Show every line where "that" occurs.

### DATASET SECTION
** start **
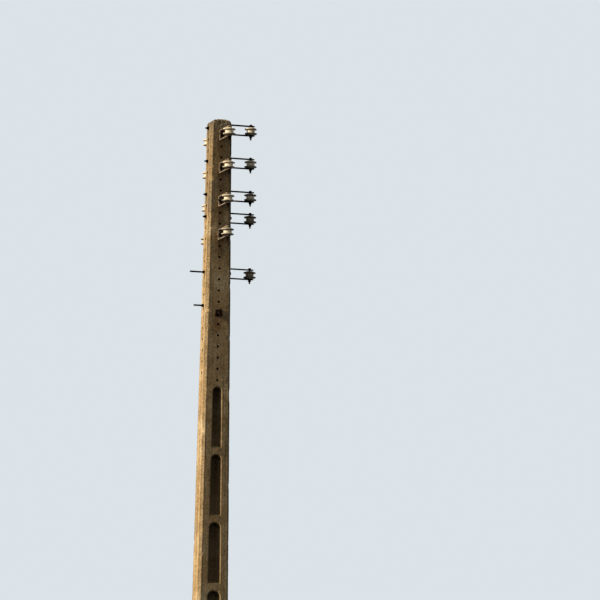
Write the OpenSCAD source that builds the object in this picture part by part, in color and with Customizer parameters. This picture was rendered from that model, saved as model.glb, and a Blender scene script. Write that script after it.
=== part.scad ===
// Precast concrete pole of a low-voltage overhead line, from ground level up.
// The origin is at ground level in the middle of the foot, +Z points up, and
// +X points to the side that carries the five long spool brackets.
// The wide faces look along -Y (front) and +Y (back), the narrow ones along X.

/* [Shaft] */
// Height of the pole above the ground
pole_h = 7610; // [7000:10:9000]
// Width across the wide face at the top
top_w = 195; // [180:1:240]
// Depth across the narrow face at the top
top_d = 152; // [150:1:190]
// Width across the wide face at the ground
foot_w = 346; // [310:1:370]
// Depth across the narrow face at the ground
foot_d = 251; // [230:1:280]
// Leg of the flat that breaks each long corner
corner_cut = 22; // [10:1:28]

/* [Crown] */
// Height lost at the worn right-hand edge of the top
crown_drop = 46; // [30:1:48]
// How far the worn slope reaches in from that edge
crown_run = 80; // [50:1:100]
// Leg of the small bevel round the other top edges
crown_bevel = 12; // [4:1:18]

/* [Bolt holes] */
// Diameter of the cast bolt holes
hole_d = 22; // [20:0.5:26]
// Distance from one hole to the next down a face
hole_pitch = 100; // [96:1:108]
// Distance from the top to the first hole of the wide faces
face_hole_drop = 150; // [144:1:156]
// Distance from the top to the first hole of the narrow faces
side_hole_drop = 80; // [76:1:86]
// Number of holes down each face
hole_count = 23; // [18:1:23]

/* [Recesses] */
// Distance from the top of the pole to the first arch
recess_drop = 2400; // [2390:5:2510]
// Height of a recess, arch included
recess_h = 550; // [450:5:560]
// Distance from one recess to the next
recess_pitch = 600; // [580:5:640]
// Number of recesses on each wide face
recess_count = 6; // [3:1:7]
// Width of the rail left beside a recess
rail_w = 76; // [60:1:80]
// Full depth of a recess
recess_depth = 64; // [40:1:70]
// Width of the bevelled lip round the mouth
lip_w = 14; // [8:1:18]
// Depth of that bevelled lip
lip_depth = 12; // [8:1:20]
// How far a wall leans in from the lip to the floor
wall_lean = 14; // [6:1:18]

/* [Spool insulators] */
// Height of a spool
spool_h = 70; // [66:1:76]
// Diameter of its two rims
rim_d = 112; // [100:1:116]
// Distance between the middles of the rims
rim_gap = 42; // [40:1:46]
// Thickness of a rim at its rounded edge
rim_t = 13; // [10:1:14]
// Diameter of the groove for the wire
groove_d = 74; // [60:1:80]
// Height of the curve from a rim into the groove
groove_curve = 7; // [5:0.5:8]
// Diameter of the flat bosses at the ends
boss_d = 54; // [44:1:62]
// Height of a boss above the slope round it
boss_h = 4; // [2:0.5:5]
// Width of the bevel round a boss
boss_bevel = 3; // [1:0.5:4]
// Diameter of the hole through the spool
spool_bore_d = 20; // [18:0.5:22]

/* [Brackets] */
// Width of the flat bar that each bracket is bent from
strap_w = 40; // [34:1:44]
// Thickness of that bar
strap_t = 8; // [6:0.5:10]
// Clear height between the two arms, a little more than a spool
arm_gap = 78; // [76:0.5:84]
// Distance from the narrow face to the spool's axis on the right-hand brackets
side_reach = 197; // [170:1:230]
// Distance from a wide face to the spool's axis on the front and back brackets
face_reach = 235; // [200:1:260]
// Distance from the spool's axis to the end of an arm
arm_tip = 36; // [30:1:50]
// Inside radius of the two bends
bend_r = 7; // [5:0.5:12]
// Diameter of the holes drilled in the bar
strap_hole_d = 18; // [17.5:0.5:19]
// Hole pitches from one bracket to the next
bracket_step = 3; // [2:1:4]

/* [Bolts] */
// Diameter of every bolt
bolt_d = 16; // [14:0.5:17]
// Distance across the flats of heads and nuts
nut_af = 24; // [22:0.5:27]
// Height of a nut
nut_h = 14; // [12:0.5:16]
// Height of a bolt head
head_h = 11; // [9:0.5:14]
// Diameter of the round washers
washer_d = 32; // [30:0.5:36]
// Thickness of the round washers
washer_t = 3; // [2:0.5:4]
// Length of spool bolt below its nut
spool_bolt_tail = 19; // [10:1:30]
// Length of through bolt past its nut
short_tail = 14; // [6:1:24]
// Length past the nut of the long bolt at the lowest bracket
long_tail = 118; // [60:1:160]
// Length past the nut of the spare anchor bolt under it
spare_tail = 74; // [40:1:120]

/* [Line eyes] */
// Inside diameter of an eye
eye_d = 38; // [30:1:46]
// Thickness of the round bar that an eye is bent from
eye_bar_d = 15; // [12:0.5:17]
// Diameter of the boss behind an eye
eye_boss_d = 28; // [24:1:34]
// Length of that boss
eye_boss_h = 22; // [16:1:30]
// Side of the square plate under an eye
eye_plate_w = 60; // [50:1:70]
// Thickness of that plate
eye_plate_t = 6; // [4:0.5:8]

/* [Hidden] */
$fn = 48;
PARTS_SIDE = 5;
PARTS_FACE = 4;
// How many of the right-hand spools, from the top, are cream; the rest are olive
CREAM_SIDE = 3;
// Hole number, counted from the top, of each bracket and each anchor
right_holes = [0, bracket_step, 2 * bracket_step, 2 * bracket_step + 2, 4 * bracket_step + 1];
face_holes = [for (i = [0:PARTS_FACE - 1]) i * bracket_step];
spare_hole = 16;
eye_hole = 16;
over = 10;
// Half the width and half the depth of the shaft at a height z
function half_w(z) = (foot_w + (top_w - foot_w) * z / pole_h) / 2;
function half_d(z) = (foot_d + (top_d - foot_d) * z / pole_h) / 2;
// Half the distance across two opposite corner flats
function half_diagonal(z) = (half_w(z) + half_d(z) - corner_cut) / sqrt(2);
// Heights of the holes
function face_z(i) = pole_h - face_hole_drop - i * hole_pitch;
function side_z(i) = pole_h - side_hole_drop - i * hole_pitch;
bolt_r = bolt_d / 2;
nut_r = nut_af / sqrt(3);
strap_half = arm_gap / 2 + strap_t;
bend_out = bend_r + strap_t;
// Half the height of the flat back of a bracket
flat_half = strap_half - bend_out;
eye_ring_r = (eye_d + eye_bar_d) / 2;

// An outline drawn in X and Z and carried along Y, turned about the pole
module upright(turn) {
    rotate([0, 0, turn])
    rotate([90, 0, 0])
    linear_extrude(height = 4 * half_w(0), center = true)
    children();
}

// Outline of the wide face: straight tapering sides, worn round at the top right
module wide_outline() {
    shoulder = pole_h - crown_drop;
    bevel = pole_h - crown_bevel;
    worn = [for (a = [75:-15:0])
        [half_w(pole_h) - crown_run * (1 - sin(a)), pole_h - crown_drop * (1 - cos(a))]];
    polygon(concat(
        [[-half_w(0), 0], [half_w(0), 0], [half_w(shoulder), shoulder]],
        worn,
        [[crown_bevel - half_w(pole_h), pole_h], [-half_w(bevel), bevel]]
    ));
}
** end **
### REPLY
Write the OpenSCAD source that builds the object in this picture part by part, in color and with Customizer parameters. This picture was rendered from that model, saved as model.glb, and a Blender scene script. Write that script after it.
// +X points to the side that carries the five long spool brackets.
// Leg of the flat that breaks each long corner
// How far the worn slope reaches in from that edge
// Depth of that bevelled lip
// Width of the flat bar that each bracket is bent from
// Thickness of that bar
// Thickness of the round bar that an eye is bent from
// Length of that boss
// Thickness of that plate